PROMPT
Reproduce, please, only the lines from the first line below to the line containing "# The origin", inclusive.

SOURCE MATERIAL

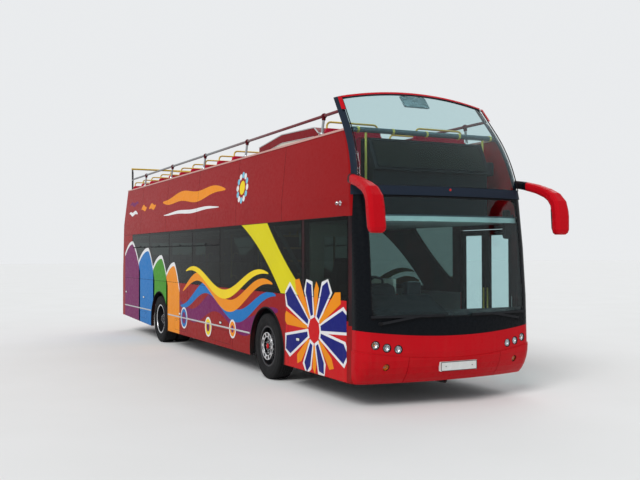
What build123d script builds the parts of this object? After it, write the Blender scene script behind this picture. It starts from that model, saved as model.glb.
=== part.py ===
from build123d import *
import os
from functools import lru_cache
from math import asin, cos, degrees, pi, radians, sin

# Open top double decker bus, in millimetres.
# +X is forward, +Y is the kerb side (the bus's left, where its door is), +Z is up.
# The origin is on the ground, halfway along the overall length, mirrors included.

# Driving dimensions of the whole vehicle
body_length = 12000.0
body_width = 2500.0
wheelbase = 5710.0
front_overhang = 3000.0
mirror_reach = 390.0
side_seam_setback = 365.0
tail_piece_length = 330.0
tyre_radius = 478.0
tyre_width = 275.0
twin_spacing = 310.0
tyre_inset = 22.0

# Heights above the road
skirt_bottom = 290.0
tail_rise = 80.0
crease_height = 660.0
waist_height = 1270.0
glass_head = 2220.0
deck_line = 2270.0
band_bottom = 2520.0
band_height = 110.0
parapet_top = 3325.0
side_rail_height = 3600.0
rear_hoop_height = 3880.0
screen_top = 3910.0
floor_top = 370.0
rear_floor_top = 800.0
bay_shelf_top = 1300.0
deck_floor_top = 2290.0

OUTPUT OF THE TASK
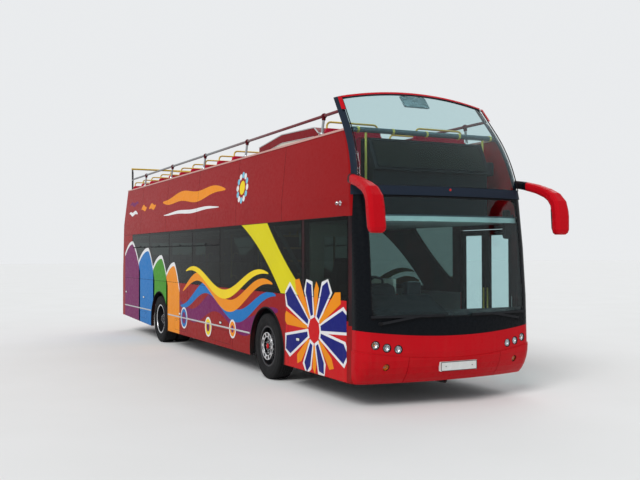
What build123d script builds the parts of this object? After it, write the Blender scene script behind this picture. It starts from that model, saved as model.glb.
=== part.py ===
from build123d import *
import os
from functools import lru_cache
from math import asin, cos, degrees, pi, radians, sin

# Open top double decker bus, in millimetres.
# +X is forward, +Y is the kerb side (the bus's left, where its door is), +Z is up.
# The origin is on the ground, halfway along the overall length, mirrors included.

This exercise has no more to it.